The Truth About Watches is a fully independent website.

No commercial consideration provided by manufacturer or seller

7 COMMENTS

  1. Cool! They should animate some of the other figures at certain time intervals. Make the gun jump when the hour duck moves to the center. Make the girl jump at 5 minute intervals. Something like that. But, that would obviously complicate the movement… Hey, is that why they call them “complications?”

    • The economy of the Mr Jones operation is part of the appeal to me. They achieve so much with overwhelmingly stock parts.
      I do wish they could’ve gotten something to move at seconds pace to appear less static.

      • I love novelty watches and offbeat designs. I like dive watches, but the market needs another dive watch like it needs a hole in the head. Legibility is a legitimate trade-off if the design is interesting enough.

        • Bingo, they offer something unique. Practical, not really. If there are people that wear something like this on a daily basis, there can’t be too many.

          BTW, Mr Jones told me that if they reissue, the crystal will be sapphire instead of mineral glass. I was unable to damage it with normal use, but that’s basically an irreplaceable crystal so more scratch resistance would be better.

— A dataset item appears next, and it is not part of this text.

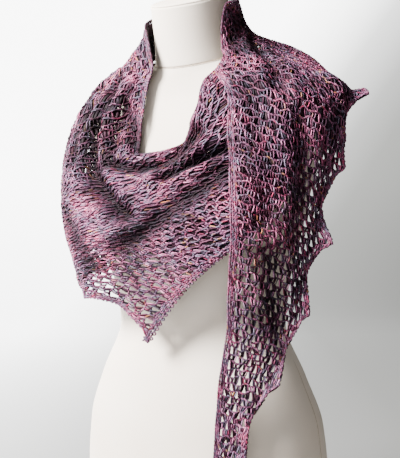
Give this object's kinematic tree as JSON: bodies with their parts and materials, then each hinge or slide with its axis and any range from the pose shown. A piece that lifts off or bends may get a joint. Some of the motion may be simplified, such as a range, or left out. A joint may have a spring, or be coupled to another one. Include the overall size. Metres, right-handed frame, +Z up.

          • I used to wear Tokyo Flash watches and then…fatherhood. A Seiko automatic field watch was fantastic for telling the time and checking the date when filling out the daily daycare check in sheet for babies. Plus at $50, I was able to replace my first one after it broke down a year after I bought it. Five years after I purchased it, my second Seiko automatic field watch is still working. Unemployed Philosophers Guild had some nice (and cheap) quartz novelty watches when the kids were older but watches could still get smashed up on a playground. Now that progressive lenses are needed, I like unusual designs but legibility is more (but not always) of a consideration.

  2. I have a huge amount of respect for Mr. Jones and am glad to see it getting attention.

    The Number Cruncher is on my list of watches to get, but the 37mm case has held me back from pulling the tigger.